Scripts that build objects:
- - -
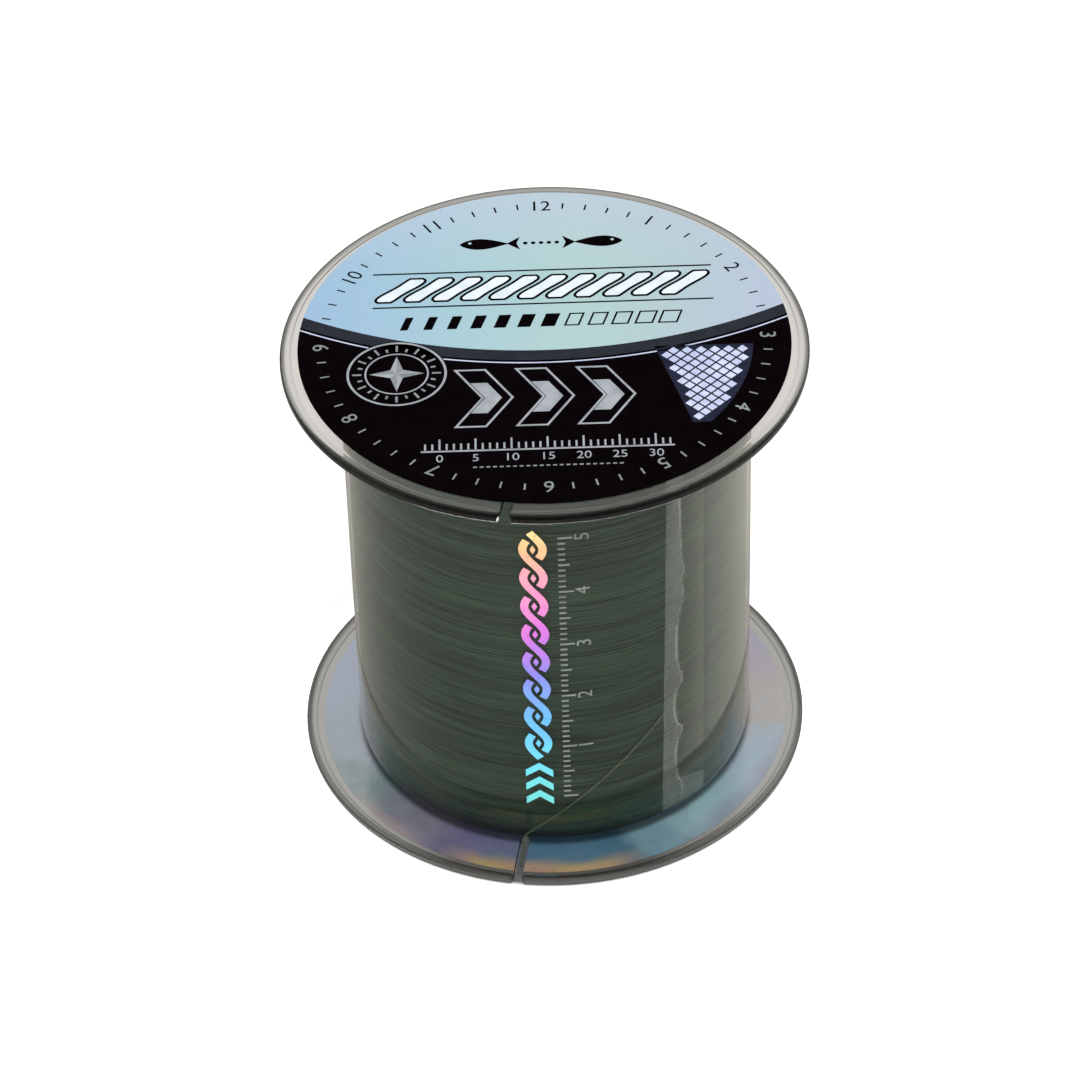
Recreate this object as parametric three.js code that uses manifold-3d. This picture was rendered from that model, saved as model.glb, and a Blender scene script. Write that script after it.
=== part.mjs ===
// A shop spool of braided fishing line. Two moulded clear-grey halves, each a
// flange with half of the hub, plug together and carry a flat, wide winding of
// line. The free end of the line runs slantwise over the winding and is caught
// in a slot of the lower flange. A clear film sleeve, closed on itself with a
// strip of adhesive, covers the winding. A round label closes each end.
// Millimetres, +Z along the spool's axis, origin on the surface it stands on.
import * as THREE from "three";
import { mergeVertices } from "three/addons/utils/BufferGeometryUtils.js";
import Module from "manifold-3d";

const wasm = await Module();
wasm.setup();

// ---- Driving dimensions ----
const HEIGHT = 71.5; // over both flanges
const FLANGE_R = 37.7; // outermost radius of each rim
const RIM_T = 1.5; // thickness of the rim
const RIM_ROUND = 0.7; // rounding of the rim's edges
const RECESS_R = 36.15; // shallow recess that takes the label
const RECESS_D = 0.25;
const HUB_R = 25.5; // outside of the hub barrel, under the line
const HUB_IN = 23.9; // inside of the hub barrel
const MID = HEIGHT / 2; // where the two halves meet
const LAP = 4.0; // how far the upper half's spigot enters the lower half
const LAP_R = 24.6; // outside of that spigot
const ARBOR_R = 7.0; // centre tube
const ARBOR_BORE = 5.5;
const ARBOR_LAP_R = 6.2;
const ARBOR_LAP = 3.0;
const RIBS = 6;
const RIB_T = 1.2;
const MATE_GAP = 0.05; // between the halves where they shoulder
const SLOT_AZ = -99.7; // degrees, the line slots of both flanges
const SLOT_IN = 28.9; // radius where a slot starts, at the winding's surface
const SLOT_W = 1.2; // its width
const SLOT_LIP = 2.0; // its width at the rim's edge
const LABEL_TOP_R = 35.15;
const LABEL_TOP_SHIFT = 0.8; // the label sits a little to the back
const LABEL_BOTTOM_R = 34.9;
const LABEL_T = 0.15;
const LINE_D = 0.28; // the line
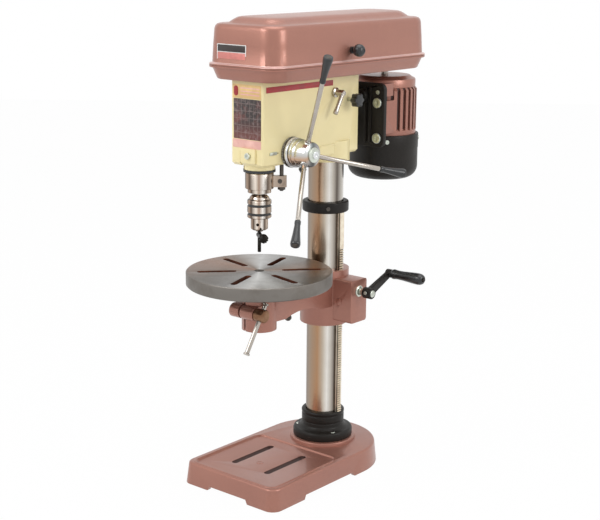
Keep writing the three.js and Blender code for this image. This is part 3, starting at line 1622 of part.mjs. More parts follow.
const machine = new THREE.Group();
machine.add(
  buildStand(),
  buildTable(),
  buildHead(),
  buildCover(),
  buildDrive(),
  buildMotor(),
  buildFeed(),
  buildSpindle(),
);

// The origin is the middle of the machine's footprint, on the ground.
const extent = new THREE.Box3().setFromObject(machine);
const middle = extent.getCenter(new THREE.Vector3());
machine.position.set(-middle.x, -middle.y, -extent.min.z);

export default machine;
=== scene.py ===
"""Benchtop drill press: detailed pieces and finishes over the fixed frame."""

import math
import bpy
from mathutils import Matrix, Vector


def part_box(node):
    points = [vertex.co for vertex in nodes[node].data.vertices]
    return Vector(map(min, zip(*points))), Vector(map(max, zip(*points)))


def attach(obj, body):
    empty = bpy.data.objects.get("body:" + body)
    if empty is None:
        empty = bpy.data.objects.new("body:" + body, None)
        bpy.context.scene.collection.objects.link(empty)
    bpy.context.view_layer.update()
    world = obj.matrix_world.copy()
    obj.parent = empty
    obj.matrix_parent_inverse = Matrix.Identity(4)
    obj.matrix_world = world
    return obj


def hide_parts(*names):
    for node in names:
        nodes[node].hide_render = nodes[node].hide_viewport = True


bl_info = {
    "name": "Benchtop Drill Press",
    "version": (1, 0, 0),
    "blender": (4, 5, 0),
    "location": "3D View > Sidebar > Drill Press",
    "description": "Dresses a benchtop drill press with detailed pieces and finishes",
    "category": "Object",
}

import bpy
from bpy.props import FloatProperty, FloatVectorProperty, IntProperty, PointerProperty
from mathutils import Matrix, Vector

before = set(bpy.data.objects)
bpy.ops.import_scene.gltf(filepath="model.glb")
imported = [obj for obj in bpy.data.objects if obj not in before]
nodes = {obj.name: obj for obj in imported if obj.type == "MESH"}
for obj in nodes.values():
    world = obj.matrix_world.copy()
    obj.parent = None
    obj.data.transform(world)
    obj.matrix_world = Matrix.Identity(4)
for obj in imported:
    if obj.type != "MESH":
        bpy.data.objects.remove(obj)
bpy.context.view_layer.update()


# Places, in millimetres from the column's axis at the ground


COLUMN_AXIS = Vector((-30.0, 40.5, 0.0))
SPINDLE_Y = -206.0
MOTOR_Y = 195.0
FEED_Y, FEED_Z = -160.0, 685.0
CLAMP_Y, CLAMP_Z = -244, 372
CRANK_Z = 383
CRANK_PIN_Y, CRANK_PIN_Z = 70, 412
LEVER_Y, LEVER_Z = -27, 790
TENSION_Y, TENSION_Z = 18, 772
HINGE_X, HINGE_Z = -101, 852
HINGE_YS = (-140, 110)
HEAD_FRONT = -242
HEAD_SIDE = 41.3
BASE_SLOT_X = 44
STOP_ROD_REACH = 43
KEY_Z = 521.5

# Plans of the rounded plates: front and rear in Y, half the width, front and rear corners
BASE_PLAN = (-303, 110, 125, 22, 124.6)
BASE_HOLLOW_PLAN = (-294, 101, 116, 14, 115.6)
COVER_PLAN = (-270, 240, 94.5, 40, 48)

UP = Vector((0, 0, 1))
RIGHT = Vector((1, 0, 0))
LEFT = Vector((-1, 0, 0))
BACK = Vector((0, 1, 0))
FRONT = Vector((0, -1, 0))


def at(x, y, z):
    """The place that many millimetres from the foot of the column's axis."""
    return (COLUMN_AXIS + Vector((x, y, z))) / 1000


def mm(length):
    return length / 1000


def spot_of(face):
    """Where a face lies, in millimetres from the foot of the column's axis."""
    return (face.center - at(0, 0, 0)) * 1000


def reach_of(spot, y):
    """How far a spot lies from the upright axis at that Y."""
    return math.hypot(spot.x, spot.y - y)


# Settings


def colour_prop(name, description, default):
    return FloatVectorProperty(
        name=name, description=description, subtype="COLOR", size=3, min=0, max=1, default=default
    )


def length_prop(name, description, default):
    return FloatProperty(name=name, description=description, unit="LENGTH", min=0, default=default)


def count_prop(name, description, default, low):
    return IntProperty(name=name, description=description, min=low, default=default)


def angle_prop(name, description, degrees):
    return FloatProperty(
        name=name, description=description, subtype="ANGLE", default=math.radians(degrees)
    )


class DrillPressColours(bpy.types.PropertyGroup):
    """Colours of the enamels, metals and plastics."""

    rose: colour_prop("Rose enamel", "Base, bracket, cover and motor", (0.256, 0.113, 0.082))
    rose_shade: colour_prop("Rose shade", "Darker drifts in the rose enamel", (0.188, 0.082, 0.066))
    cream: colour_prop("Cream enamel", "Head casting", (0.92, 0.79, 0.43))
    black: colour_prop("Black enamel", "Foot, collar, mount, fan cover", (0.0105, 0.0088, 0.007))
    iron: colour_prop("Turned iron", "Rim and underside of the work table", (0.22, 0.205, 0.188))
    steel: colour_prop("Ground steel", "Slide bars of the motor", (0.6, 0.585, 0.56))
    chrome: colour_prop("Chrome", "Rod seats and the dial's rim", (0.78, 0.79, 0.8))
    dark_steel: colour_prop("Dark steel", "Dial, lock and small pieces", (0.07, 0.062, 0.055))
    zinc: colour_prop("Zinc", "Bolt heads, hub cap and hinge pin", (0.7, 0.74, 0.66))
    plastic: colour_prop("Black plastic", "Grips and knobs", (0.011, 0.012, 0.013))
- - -
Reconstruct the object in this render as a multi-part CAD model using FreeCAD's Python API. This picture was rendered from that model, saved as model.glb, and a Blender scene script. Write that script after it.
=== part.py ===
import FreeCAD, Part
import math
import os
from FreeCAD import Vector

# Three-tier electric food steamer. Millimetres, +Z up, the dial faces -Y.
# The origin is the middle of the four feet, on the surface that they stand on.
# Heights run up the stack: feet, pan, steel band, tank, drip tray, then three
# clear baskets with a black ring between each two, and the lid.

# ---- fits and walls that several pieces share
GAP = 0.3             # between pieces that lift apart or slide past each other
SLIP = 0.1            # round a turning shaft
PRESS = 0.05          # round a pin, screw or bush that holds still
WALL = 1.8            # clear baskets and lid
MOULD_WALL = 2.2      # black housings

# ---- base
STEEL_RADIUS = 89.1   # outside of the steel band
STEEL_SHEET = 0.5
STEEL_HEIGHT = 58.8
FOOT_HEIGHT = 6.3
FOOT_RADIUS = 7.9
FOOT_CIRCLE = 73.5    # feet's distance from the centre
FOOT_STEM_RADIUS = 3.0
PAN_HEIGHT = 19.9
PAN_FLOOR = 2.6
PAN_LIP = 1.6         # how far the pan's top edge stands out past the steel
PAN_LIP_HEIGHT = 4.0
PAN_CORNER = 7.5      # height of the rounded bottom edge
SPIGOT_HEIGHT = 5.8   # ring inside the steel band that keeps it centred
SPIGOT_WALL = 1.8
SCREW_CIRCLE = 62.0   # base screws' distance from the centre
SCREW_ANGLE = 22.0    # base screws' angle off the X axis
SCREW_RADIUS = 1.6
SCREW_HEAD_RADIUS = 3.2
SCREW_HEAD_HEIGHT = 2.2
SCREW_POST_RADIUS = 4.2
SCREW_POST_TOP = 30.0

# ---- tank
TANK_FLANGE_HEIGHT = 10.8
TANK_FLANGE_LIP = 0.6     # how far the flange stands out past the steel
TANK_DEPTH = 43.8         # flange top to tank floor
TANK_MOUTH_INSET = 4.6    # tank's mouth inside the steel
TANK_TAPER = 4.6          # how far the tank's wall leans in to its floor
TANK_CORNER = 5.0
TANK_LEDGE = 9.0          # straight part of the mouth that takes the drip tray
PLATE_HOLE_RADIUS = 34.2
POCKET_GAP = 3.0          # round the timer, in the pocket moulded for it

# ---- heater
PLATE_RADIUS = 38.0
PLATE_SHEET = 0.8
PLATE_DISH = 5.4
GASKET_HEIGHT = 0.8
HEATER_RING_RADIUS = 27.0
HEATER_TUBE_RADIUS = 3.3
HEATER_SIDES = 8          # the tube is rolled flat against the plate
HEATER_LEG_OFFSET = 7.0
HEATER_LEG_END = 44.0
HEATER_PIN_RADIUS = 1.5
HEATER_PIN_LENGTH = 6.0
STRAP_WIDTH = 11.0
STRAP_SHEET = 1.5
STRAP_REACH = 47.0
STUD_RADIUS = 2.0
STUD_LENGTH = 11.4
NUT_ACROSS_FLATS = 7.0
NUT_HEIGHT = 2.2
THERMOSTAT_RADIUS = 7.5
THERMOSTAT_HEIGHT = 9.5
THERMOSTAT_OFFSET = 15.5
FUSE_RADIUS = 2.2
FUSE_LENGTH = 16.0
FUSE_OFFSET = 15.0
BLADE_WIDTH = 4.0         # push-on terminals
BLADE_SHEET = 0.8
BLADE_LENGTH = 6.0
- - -
[WHAT NEEDS TO BE DONE]
Return, unchanged, the run of lines above that opens with the line containing "on the ground." and closes with the line containing "for node in". Include both.

[EXERCISE ANSWER]
// The origin is the middle of the machine's footprint, on the ground.
const extent = new THREE.Box3().setFromObject(machine);
const middle = extent.getCenter(new THREE.Vector3());
machine.position.set(-middle.x, -middle.y, -extent.min.z);

export default machine;
=== scene.py ===
"""Benchtop drill press: detailed pieces and finishes over the fixed frame."""

import math
import bpy
from mathutils import Matrix, Vector


def part_box(node):
    points = [vertex.co for vertex in nodes[node].data.vertices]
    return Vector(map(min, zip(*points))), Vector(map(max, zip(*points)))


def attach(obj, body):
    empty = bpy.data.objects.get("body:" + body)
    if empty is None:
        empty = bpy.data.objects.new("body:" + body, None)
        bpy.context.scene.collection.objects.link(empty)
    bpy.context.view_layer.update()
    world = obj.matrix_world.copy()
    obj.parent = empty
    obj.matrix_parent_inverse = Matrix.Identity(4)
    obj.matrix_world = world
    return obj


def hide_parts(*names):
    for node in names:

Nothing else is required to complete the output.